Assessment of brine migration into shallower aquifers via permeable fault zones as a result of geological CO2 storage
Pressure elevation in deep saline aquifers, for example, as a result of geological storage of carbon dioxide (CO2) may cause salinization of shallower freshwater resources by upward migration of displaced brine. This can happen, if the storage formation is hydraulically connected to potable groundwater, for instance by permeable fault zones serving as preferential leakage pathways. Therefore it is important to investigate which fault zone architectures and permeability structures promote upward brine migration as a result of CO2 injection into a saline aquifer and how the degree of salinity in formations overlying the storage reservoir is influenced. The implementation of a static geological 3D model based on structural data of a potential CO2 storage site provides the basis to carry out large-scale numerical multi-phase multi-component (CO2, NaCl, H2O) flow simulations using the reservoir simulator TOUGH2-MP/ECO2N (Zhang et al., 2008).
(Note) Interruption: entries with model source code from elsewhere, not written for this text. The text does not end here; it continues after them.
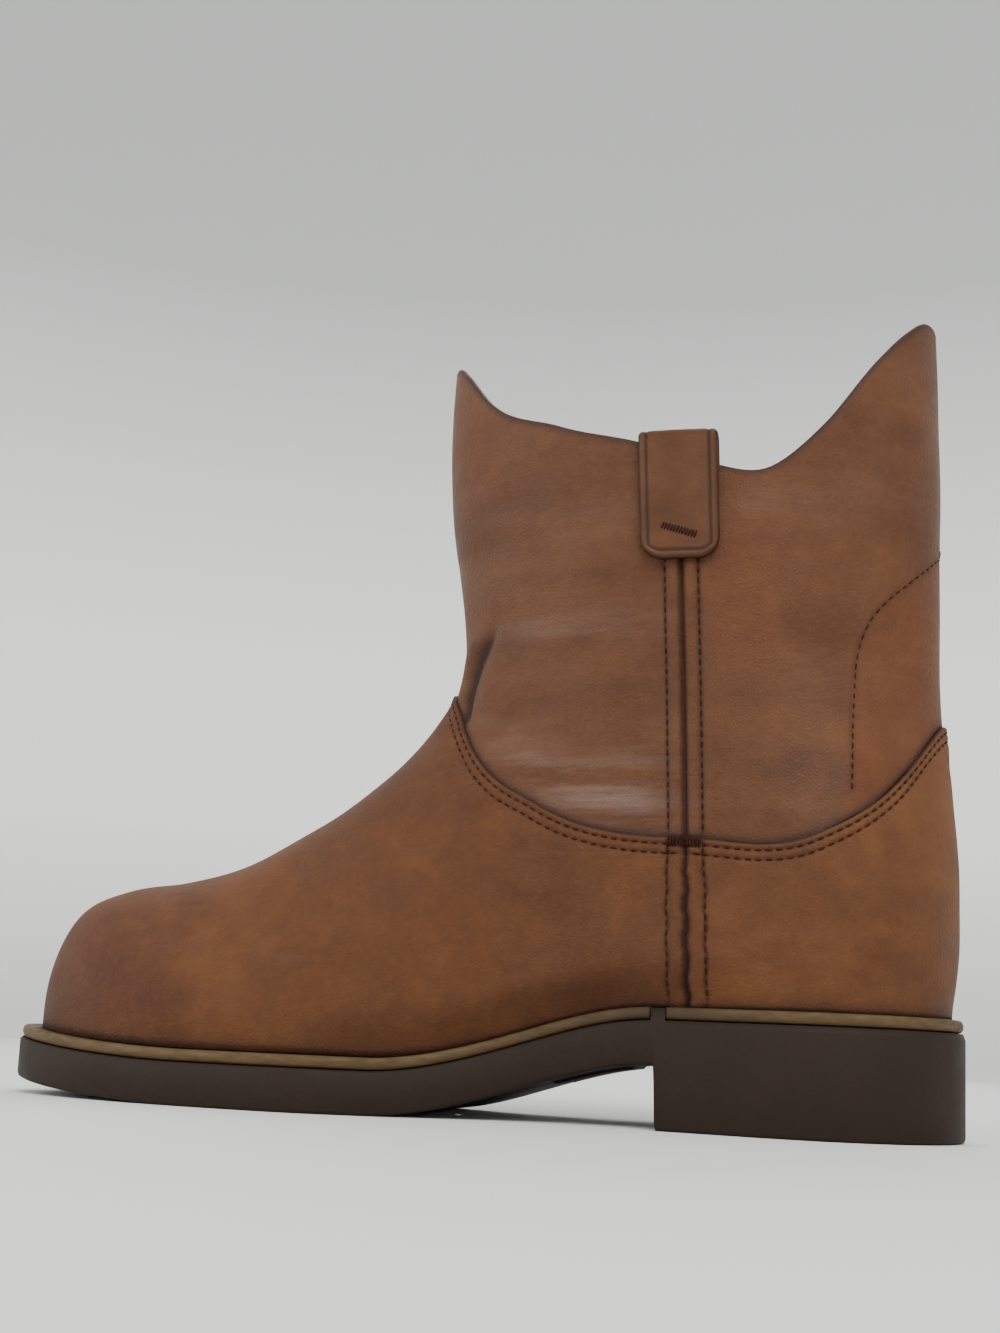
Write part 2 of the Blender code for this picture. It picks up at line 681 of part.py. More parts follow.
def sprung(made):
    """Bakes the object's modifiers and lifts its toe by the spring."""
    graph = bpy.context.evaluated_depsgraph_get()
    mesh = bpy.data.meshes.new_from_object(made.evaluated_get(graph))
    made.modifiers.clear()
    made.data = mesh
    count = len(mesh.vertices)
    co = np.empty(count * 3, np.float32)
    mesh.vertices.foreach_get("co", co)
    co = co.reshape(-1, 3)
    co[:, 2] += spring(co[:, 0] + HEEL_LENGTH / 2)
    mesh.vertices.foreach_set("co", co.ravel())
    mesh.update()
    return made


def make_outsole():
    made = bare_sole()
    steps = [(plateau(), "UNION"), (waist_panel(), "UNION")] + forepart_tread() + heel_tread()
    for cutter, operation in steps:
        modifier = made.modifiers.new(cutter.name, "BOOLEAN")
        modifier.object = cutter
        modifier.operation = operation
        modifier.solver = "EXACT"
    return sprung(made)


def edge_strip(name, first, last, finish):
    """A stretch of the welt along the sole's edge, from one breast round to the other. first and
    last are the ends along the boot: the strip turns round whichever is the toe or the heel."""
    sections = []
    outer = Inset(WELT_INSET, WELT_INSET, WELT_INSET)
    inner = Inset(*(v + WELT_WIDTH for v in outer))
    along = stations(min(first, last), max(first, last))
    along = along if last > first else along[::-1]
    shares = np.concatenate([[0], (along - first) / (last - first), [1]])
    trip = [(share, LATERAL) for share in shares] + [(share, MEDIAL) for share in shares[-2::-1]]
    for share, side in trip:
        ring = []
        for inset in (outer, inner):
            end = SOLE_LENGTH - inset.toe if last > first else inset.heel
            x = mix(first, end, share)
            y = float(centre_line(x)) + side.sign * float(half_width(x, side, inset)) * (share < 1)
            low, high = float(sole_top(x)) + GAP, float(welt_top(x))
            ring += [(x, y, low), (x, y, high)]
        sections.append(np.array([ring[0], ring[1], ring[3], ring[2]]))
    return sprung(lofted(name, sections, finish))


def make_insole():
    inset = Inset(*(v + UPPER_WALL + INSOLE_CLEARANCE for v in FEATHER))
    inset = inset._replace(heel=inset.heel + INSOLE_HEEL_CLEARANCE, toe=inset.toe + INSOLE_TOE_CLEARANCE)
    along = stations(inset.heel, SOLE_LENGTH - inset.toe)
    sections = []
    for x in along:
        low = float(welt_top(x)) + GAP
        sections.append(slab_section(x, inset, low, low + INSOLE_THICKNESS, SLAB_CHAMFER))
    return sprung(lofted("insole", sections, LINING))


def make_strap(side):
    """A strap folded over the collar on the side seam, its outer end rounded."""
    across = np.linspace(-1, 1, 9) * STRAP_WIDTH / 2
    (x_back, _), (x_front, _) = level_ends(2)
    collar_x = np.linspace(SEAM_TOP - STRAP_WIDTH, SEAM_TOP + STRAP_WIDTH, 21)
    collar_z = level_point(2, (collar_x - x_back) / (x_front - x_back))[1]
    crown = float(np.interp(SEAM_TOP + across, collar_x, collar_z).max()) + 2 * GAP
    near = SEAM_RAISE + 2 * GAP
    far = near + STRAP_THICKNESS
    inside = -UPPER_WALL - GAP
    middle, half = (far + inside - STRAP_THICKNESS) / 2, (far - inside + STRAP_THICKNESS) / 2

    def wall(c, z):
        return float(upper_half_width(np.array(seam_x(z) + c), np.array(z), side))

    sections = []
    for c in across:
        past = max(abs(c) - (STRAP_WIDTH / 2 - STRAP_CORNER), 0) / STRAP_CORNER
        corner = STRAP_CORNER * (1 - math.sqrt(max(1 - past**2, 0)))
        ring = []
        outer_leg = np.linspace(crown - STRAP_DROP + corner, crown, 6)
        inner_leg = np.linspace(crown, crown - STRAP_INSIDE_DROP, 5)
        for z in outer_leg:
            ring.append((wall(c, z) + far, z))
        for turn in (0.25, 0.5, 0.75):
            a = math.pi * turn
            ring.append((wall(c, crown) + middle + half * math.cos(a), crown + STRAP_THICKNESS * math.sin(a)))
        for z in inner_leg:
            ring.append((wall(c, z) + inside - STRAP_THICKNESS, z))
        for z in inner_leg[::-1]:
            ring.append((wall(c, z) + inside, z))
        for z in outer_leg[::-1]:
            ring.append((wall(c, z) + near, z))
        sections.append(np.array([(float(seam_x(z)) + c, side.sign * y, z) for y, z in ring]))
    return lofted("pull_strap_" + ("medial" if side.sign > 0 else "lateral"), sections, STRAP_LEATHER)


def main():
    for old in list(bpy.data.objects):
        bpy.data.objects.remove(old)
    make_outsole()
    edge_strip("welt", HEEL_LENGTH + WELT_START, SOLE_LENGTH, WELT)
    edge_strip("heel_rand", HEEL_LENGTH - RAND_END, 0.0, WELT)
    make_insole()
    make_upper()
    for side in (MEDIAL, LATERAL):
        make_strap(side)


main()
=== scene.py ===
"""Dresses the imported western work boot: fine upper with its seams, stitches, welt, sole and tread."""

import math
from collections import namedtuple

import bpy
import numpy as np
from bpy.props import FloatProperty, FloatVectorProperty, PointerProperty
from mathutils import Matrix, Vector


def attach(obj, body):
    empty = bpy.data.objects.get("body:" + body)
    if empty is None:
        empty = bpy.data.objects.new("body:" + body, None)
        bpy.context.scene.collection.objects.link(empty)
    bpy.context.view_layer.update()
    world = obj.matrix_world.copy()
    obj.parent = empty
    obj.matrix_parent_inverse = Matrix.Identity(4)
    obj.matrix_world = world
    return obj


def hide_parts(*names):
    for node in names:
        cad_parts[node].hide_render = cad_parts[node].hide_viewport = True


bl_info = {
    "name": "Western work boot",
    "version": (1, 0, 0),
    "blender": (4, 5, 0),
    "location": "View3D > Sidebar > Boot",
    "description": "Fine surfaces and finishes for a pull-on leather work boot",
    "category": "Object",
}

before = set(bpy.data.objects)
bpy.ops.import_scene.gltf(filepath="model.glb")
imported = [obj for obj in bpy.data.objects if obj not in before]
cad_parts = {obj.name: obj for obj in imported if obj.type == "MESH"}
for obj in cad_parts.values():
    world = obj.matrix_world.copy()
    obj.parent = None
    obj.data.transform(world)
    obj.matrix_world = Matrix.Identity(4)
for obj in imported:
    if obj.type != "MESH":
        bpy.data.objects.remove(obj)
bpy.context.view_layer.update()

# The boot's driving sizes, in metres, as its solids have them. x is counted from the heel's back.
SOLE_LENGTH = 0.308
BALL_WIDTH = 0.1077
WAIST_WIDTH = 0.0646
HEEL_WIDTH = 0.0755
HEEL_LENGTH = 0.0878
HEEL_LIFT = 0.0185
SOLE_THICKNESS = 0.0130
TREAD_START = 0.172
TOE_SPRING = 0.0060
SPRING_START = 0.228
TOE_SWING = -0.0045
TOE_FULLNESS = 2.2
HEEL_ROUND = 0.045
TREAD_DEPTH = 0.0030
TREAD_MARGIN = 0.0135
WELT_THICKNESS = 0.0036
WELT_INSET = 0.0006
WELT_WIDTH = 0.0095
GAP = 0.0003
UPPER_WALL = 0.0022
VAMP_OVERLAY = 0.0014
FEATHER_INSET_HEEL = 0.0046
FEATHER_INSET_BALL = 0.0064
FEATHER_INSET_TOE = 0.0086
INSTEP_HEIGHT = 0.123
SHAFT_DEPTH = 0.158
SHAFT_SETBACK = 0.0085
COLLAR_HEIGHT = 0.252
COLLAR_FRONT_DROP = 0.004
COLLAR_DIP = 0.058
ANKLE_WIDTH = 0.068
COLLAR_WIDTH = 0.086
BODY_WIDTH = 0.072
JOIN_HEIGHT = 0.135
JOIN_BACK_HEIGHT = 0.124
JOIN_DIP = 0.045
FEATHER_BULGE = 0.0016
BULGE_RISE = 0.014
SEAM_FOOT = 0.0780
SEAM_TOP = 0.0840
SEAM_BAND = 0.0080
SEAM_RAISE = 0.0009
STRAP_WIDTH = 0.0235
STRAP_THICKNESS = 0.0020
STRAP_DROP = 0.0375
STRAP_INSIDE_DROP = 0.0360
STRAP_CORNER = 0.0070
INSOLE_THICKNESS = 0.0035
INSOLE_CLEARANCE = 0.0008
INSOLE_TOE_CLEARANCE = 0.0035
INSOLE_HEEL_CLEARANCE = 0.0016
PIT_SHIFT = 0.0060
TREAD_OVERRUN = 0.0180
GROOVE_WIDTH = 0.0040
CROSS_ARM = BALL_WIDTH * 0.0464
CROSS_WIDTH = CROSS_ARM * 0.76
PANEL_GAP = 0.009
PANEL_LENGTH = 0.024
PANEL_WIDTH = 0.026
PANEL_SHIFT = 0.002
PANEL_RAISE = 0.0010
WELT_START = 0.0015
RAND_END = 0.0035

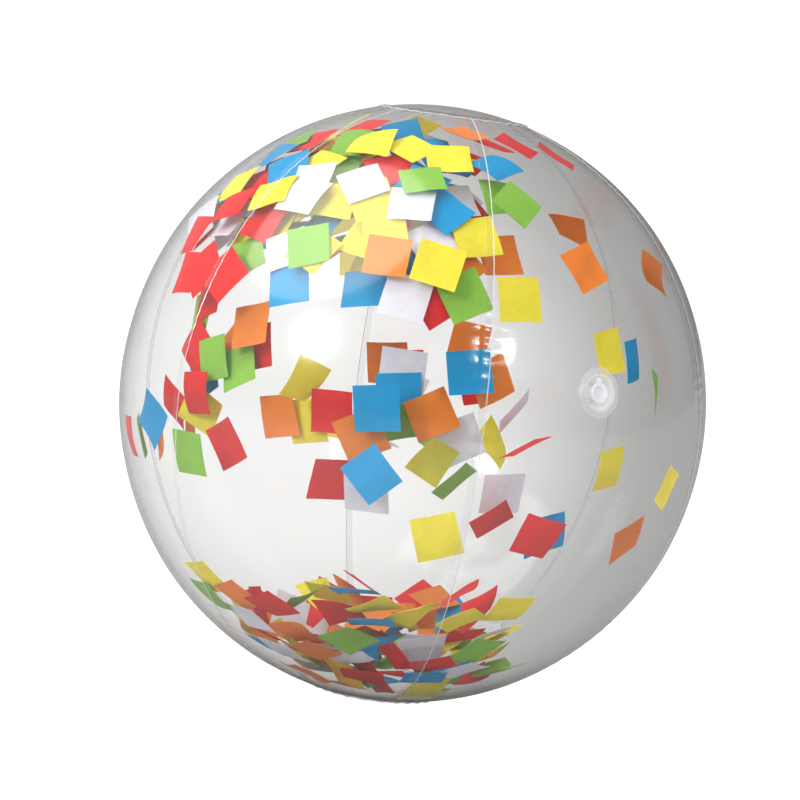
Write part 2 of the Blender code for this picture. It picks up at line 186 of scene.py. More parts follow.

Besides upward brine migration, an increasing pore pressure as a result of CO2 storage may induce changes in the initial stress field and thus a reactivation of faults that potentially were inactive and impermeable prior to the injection. In this context, coupled hydromechanical simulations allow the assessment of the geomechanical processes induced by CO2 injection into a saline aquifer and their impact especially with regard to fault zone permeability.